Other manifestations of being to obsessed with Amazon? Look no further than Black Friday. John Lewis was always going to get embroiled in Black Friday on account of its ‘Never Knowingly Undersold’ price promise. But to see it embrace Black Friday so whole-heartedly, a full week before the event itself is a great disappointment. I would advocate that John Lewis needs to review its price promise, but recognise the challenge of so doing – they can’t just renege on it overnight and appearing uncompetitive on price is a dangerous risk in an over-supplied retail market.

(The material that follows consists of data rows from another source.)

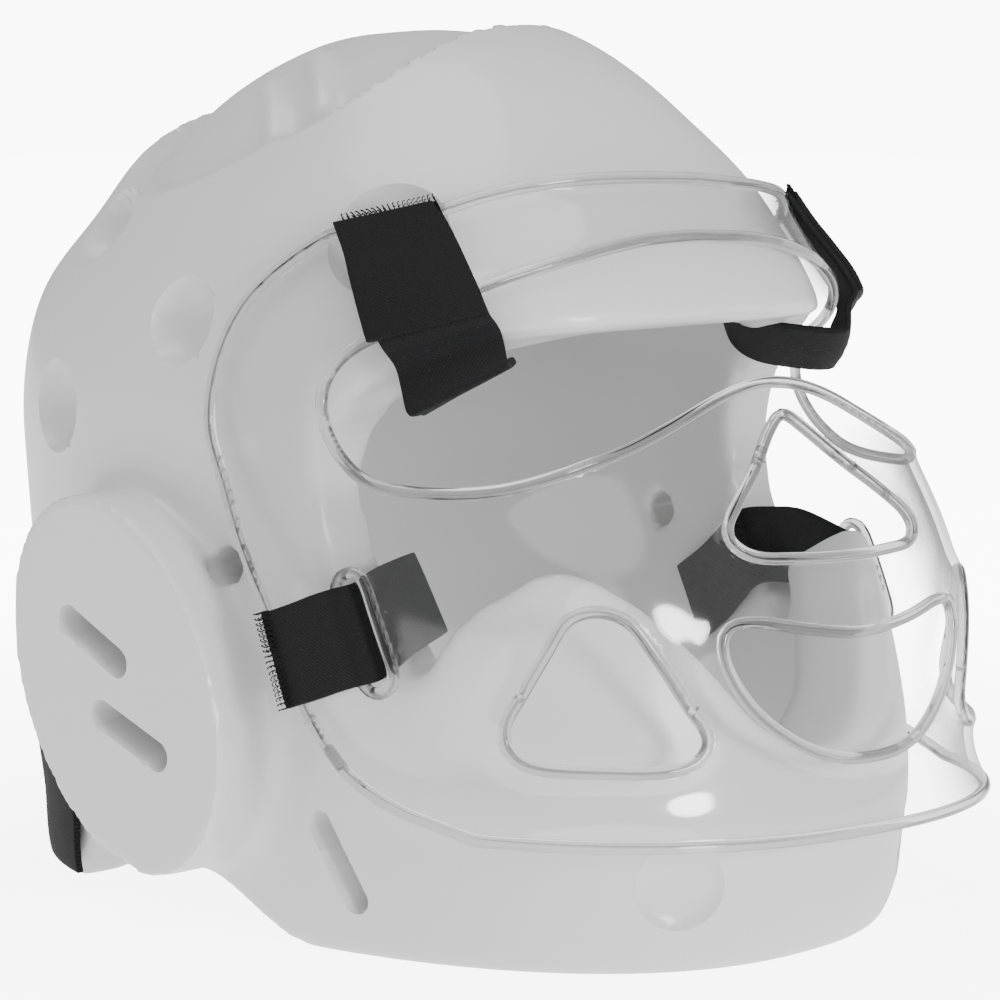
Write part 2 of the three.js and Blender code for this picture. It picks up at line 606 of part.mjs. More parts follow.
// Back strap: a wide band across the rear slit, its tongue lying over the other half
function backStrap() {
  const geometry = new THREE.BoxGeometry(1, 1, 1, backStrapSteps, 3, 1);
  return solidOf(warp(geometry, (point) => {
    const i = Math.round((point.x + 0.5) * backStrapSteps);
    const turn = (backStrapTurn + (360 - 2 * backStrapTurn) * (i / backStrapSteps)) * degrees;
    const height = backStrapBottom + (backStrapTop - backStrapBottom) * (point.y + 0.5);
    const bow = backStrapBow * Math.sin(Math.PI * (point.x + 0.5)) * (point.y + 0.7);
    const radius = shellRadius(shellSectionAt(height / shellHeight), turn) + 3 * fitGap + bow;
    const layersHere = i >= tongueFrom && i <= tongueTo ? 2 : 1;
    const out = radius + (point.z > 0 ? strapThickness * layersHere : 0);
    point.set(out * Math.sin(turn), -out * Math.cos(turn), height);
  }));
}

const foam = { color: 0xd9d9d9, roughness: 0.32, metalness: 0 };
const clear = { color: 0xe6ecef, roughness: 0.06, metalness: 0, transparent: true, opacity: 0.35 };
const webbing = { color: 0x17171a, roughness: 0.85, metalness: 0 };

const headgear = new THREE.Group();

function addPiece(name, solid, finish) {
  const mesh = new THREE.Mesh(geometryOf(solid), new THREE.MeshStandardMaterial(finish));
  mesh.name = name;
  headgear.add(mesh);
}

addPiece('foam_shell', foamShell(), foam);
addPiece('face_shield', faceShield(), clear);
for (const [name, side] of Object.entries(sides)) {
  addPiece(`brow_strap_${name}`, browStrap(side), webbing);
  addPiece(`cheek_strap_${name}`, cheekStrap(side), webbing);
}
addPiece('back_strap', backStrap(), webbing);

// The whole is moved along Y to stand middled over the origin
const bounds = new THREE.Box3().setFromObject(headgear);
const shift = -(bounds.min.y + bounds.max.y) / 2;
for (const mesh of headgear.children) mesh.geometry.translate(0, shift, 0);

export default headgear;
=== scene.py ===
import math

import bmesh
import bpy
import numpy as np
from mathutils import Matrix, Vector


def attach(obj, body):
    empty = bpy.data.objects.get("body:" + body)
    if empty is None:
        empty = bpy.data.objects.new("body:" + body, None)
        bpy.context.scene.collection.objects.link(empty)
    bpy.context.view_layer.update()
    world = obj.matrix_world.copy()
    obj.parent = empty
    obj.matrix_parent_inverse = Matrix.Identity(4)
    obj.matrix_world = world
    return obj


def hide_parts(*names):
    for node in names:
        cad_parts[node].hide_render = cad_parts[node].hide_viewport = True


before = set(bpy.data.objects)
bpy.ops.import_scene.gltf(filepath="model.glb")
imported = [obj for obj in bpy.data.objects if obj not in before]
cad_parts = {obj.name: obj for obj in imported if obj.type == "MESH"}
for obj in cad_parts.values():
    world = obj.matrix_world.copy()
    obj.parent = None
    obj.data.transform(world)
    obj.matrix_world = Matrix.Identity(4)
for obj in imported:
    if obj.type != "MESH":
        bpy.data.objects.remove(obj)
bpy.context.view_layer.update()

mm = 0.001
shiftBack = 17.456  # the origin stands this far in front of the shell's own axis, in mm


def srgb(hexText, alpha=1.0):
    parts = [int(hexText[i:i + 2], 16) / 255 for i in (1, 3, 5)]
    return [p / 12.92 if p <= 0.04045 else ((p + 0.055) / 1.055) ** 2.4 for p in parts] + [alpha]


def addNode(tree, kind, settings=None, values=None, links=None):
    made = tree.nodes.new(kind)
    for key, value in (settings or {}).items():
        setattr(made, key, value)
    for key, value in (values or {}).items():
        made.inputs[key].default_value = value
    for key, socket in (links or {}).items():
        tree.links.new(socket, made.inputs[key])
    return made


def newMaterial(name):
    material = bpy.data.materials.new(name)
    material.use_nodes = True
    return material, material.node_tree


def addObject(name, bm, smooth=True):
    mesh = bpy.data.meshes.new(name)
    bm.to_mesh(mesh)
    bm.free()
    if smooth:
        mesh.shade_smooth()
    made = bpy.data.objects.new(name, mesh)
    bpy.context.scene.collection.objects.link(made)
    return made


def addModifier(obj, name, kind, **settings):
    made = obj.modifiers.new(name, kind)
    for key, value in settings.items():
        setattr(made, key, value)
    return made


def applyModifiers(obj):
    bpy.context.view_layer.update()
    graph = bpy.context.evaluated_depsgraph_get()
    mesh = bpy.data.meshes.new_from_object(obj.evaluated_get(graph))
    obj.modifiers.clear()
    obj.data = mesh
    return obj


def points(obj):
    found = np.zeros(len(obj.data.vertices) * 3)
    obj.data.vertices.foreach_get("co", found)
    return found.reshape(-1, 3)


def setPoints(obj, place):
    obj.data.vertices.foreach_set("co", place.ravel())
    obj.data.update()


def normals(obj):
    found = np.zeros(len(obj.data.vertices) * 3)
    obj.data.vertex_normals.foreach_get("vector", found)
    return found.reshape(-1, 3)


def softStep(low, high, value):
    share = np.clip((value - low) / (high - low), 0, 1)
    return share * share * (3 - 2 * share)


def readRows(rows, column, place):
    table = np.array(rows, float)
    key, value = table[:, 0], table[:, column]
    slope = np.gradient(value, key)
    slope[1:-1] = (value[2:] - value[:-2]) / (key[2:] - key[:-2])
    i = np.clip(np.searchsorted(key, place, side="right") - 1, 0, len(key) - 2)
    gap = key[i + 1] - key[i]
    t = np.clip((place - key[i]) / gap, 0, 1)
    return ((2 * t ** 3 - 3 * t ** 2 + 1) * value[i] + (t ** 3 - 2 * t ** 2 + t) * gap * slope[i]
            + (3 * t ** 2 - 2 * t ** 3) * value[i + 1] + (t ** 3 - t ** 2) * gap * slope[i + 1])


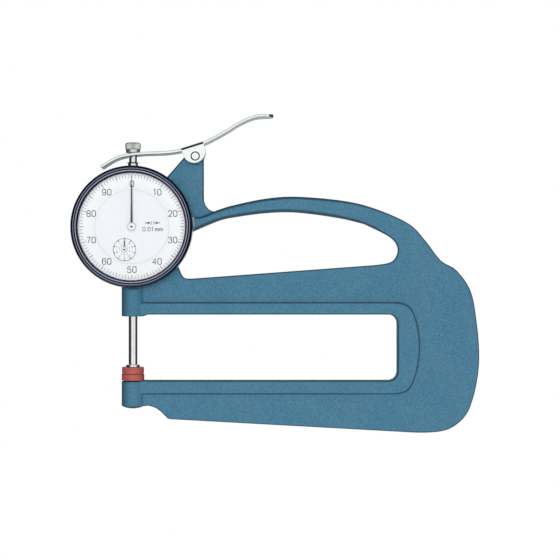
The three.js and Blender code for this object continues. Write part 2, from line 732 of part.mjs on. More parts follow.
function addLever() {
  const top = leverLine();
  const under = top.map(([x, z], i) => {
    const [ax, az] = top[Math.max(0, i - 1)];
    const [bx, bz] = top[Math.min(top.length - 1, i + 1)];
    const length = Math.hypot(bx - ax, bz - az);
    return [x + leverSheet * (bz - az) / length, z - leverSheet * (bx - ax) / length];
  });
  const strip = plate([...under, ...top.slice().reverse()], -leverHalf, leverHalf);
  const earX = pivotReach + earCentre[0];
  const earZ = pivotHeight + earCentre[1];
  const [nx, nz] = stripNormal;
  const rise = stripHeight - leverSheet / 2 - earCentre[0] * nx - earCentre[1] * nz;
  const halfRound = arc(earX, earZ, earRadius, stripLean + Math.PI, stripLean + 2 * Math.PI);
  const ends = [halfRound.at(-1), halfRound[0]].map(([x, z]) => [x + rise * nx, z + rise * nz]);
  const ears = [-leverHalf, leverHalf - leverSheet].map(front =>
    plate([...halfRound, ...ends], front, front + leverSheet));
  const slotLow = slotShift - slotHalfLength + slotHalfWidth;
  const slotHigh = slotShift + slotHalfLength - slotHalfWidth;
  const slotOutline = [
    ...arc(slotHigh, 0, slotHalfWidth, -Math.PI / 2, Math.PI / 2),
    ...arc(slotLow, 0, slotHalfWidth, Math.PI / 2, 1.5 * Math.PI),
  ];
  const slot = new THREE.ExtrudeGeometry(outline(slotOutline), { depth: leverRoom, bevelEnabled: false });
  slot.translate(0, 0, knobSeat - leverRoom);
  const boreFront = -leverHalf - overrun;
  const pinBore = rod(pinRadius + 2 * runGap, boreFront, -boreFront, pivotReach, pivotHeight);
  add('lifting_lever', cut(join(strip, ...ears), body(slot), pinBore), 'nickel');
  add('lever_pivot_pin', turnedY([
    [0, -leverHalf - pinHead], [pinHeadRadius - pinHead / 2, -leverHalf - pinHead],
    [pinHeadRadius, -leverHalf - pinHead / 2], [pinHeadRadius, -leverHalf - seatGap],
    [pinRadius, -leverHalf - seatGap], [pinRadius, leverHalf + seatGap],
    [pinHeadRadius, leverHalf + seatGap], [pinHeadRadius, leverHalf + pinHead / 2],
    [pinHeadRadius - pinHead / 2, leverHalf + pinHead], [0, leverHalf + pinHead],
  ], pivotReach, pivotHeight), 'chrome');
  const washerNear = postBossHalf + seatGap;
  for (const [name, side] of [['pivot_washer_front', -1], ['pivot_washer_rear', 1]]) {
    const faces = [side * washerNear, side * (washerNear + washerSheet)].sort((a, b) => a - b);
    add(name, ringY(pinRadius + pressGap, washerRadius, ...faces, pivotReach, pivotHeight), 'steel');
  }
}

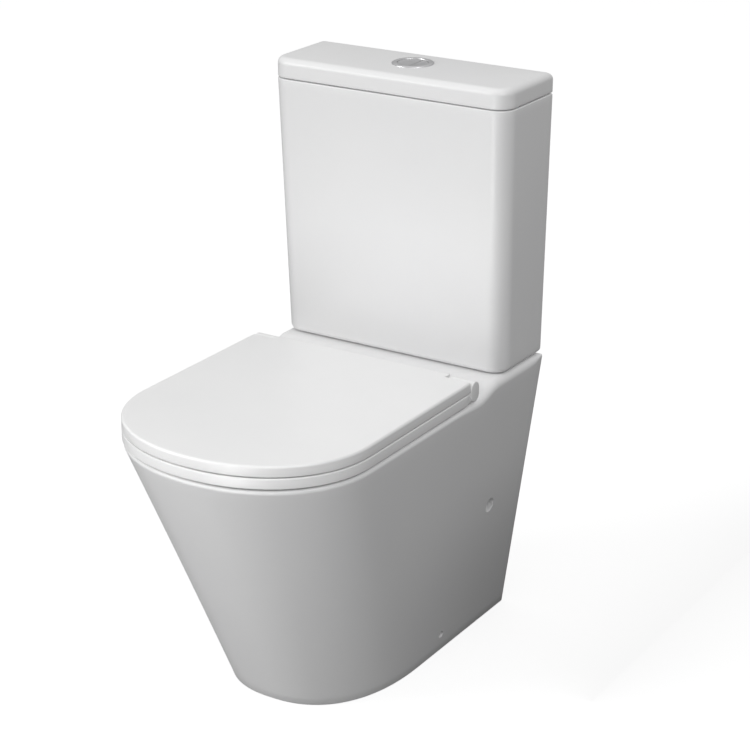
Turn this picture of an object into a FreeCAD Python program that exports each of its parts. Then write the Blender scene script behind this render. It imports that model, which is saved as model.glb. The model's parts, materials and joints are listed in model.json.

It doesn’t end there. At her initial address to the Partnership Council the other day, Dame Sharon White revealed that last year they had paid out £23m in goodwill to customers for “when we didn’t get it right first time”. This lays bare some of the complexities of successful multi-channel retailing and how much harder it is to walk the walk than it is to talk the talk.

John Lewis’ multi-channel credentials are far from flawless. On an anecdotal note, one click & collect order I personally made last year was not fulfilled to the correct location on two occasions. I was generously recompensed with two gift vouchers, with a combined value higher than the product itself. Recognising the importance of the customer is, of course, laudable - but it doesn’t make money. And if there is pressure on profitability, this creates other vicious circles. The Partnership Bonus will come under renewed pressure or even disappear altogether – a huge downside risk to staff motivation and maintenance of high standards of in-store customer service.

Very difficult to answer the question as to what has gone wrong specifically at John Lewis, but much to ponder.

But are department stores dead? We will inevitably see a reduced number of department stores across the country and this footprint contraction is already taking place. But at the other end of the spectrum, many will survive and continue to prosper. Fewer, but better ones. A direct parallel to the high street generally. Less space, but better space.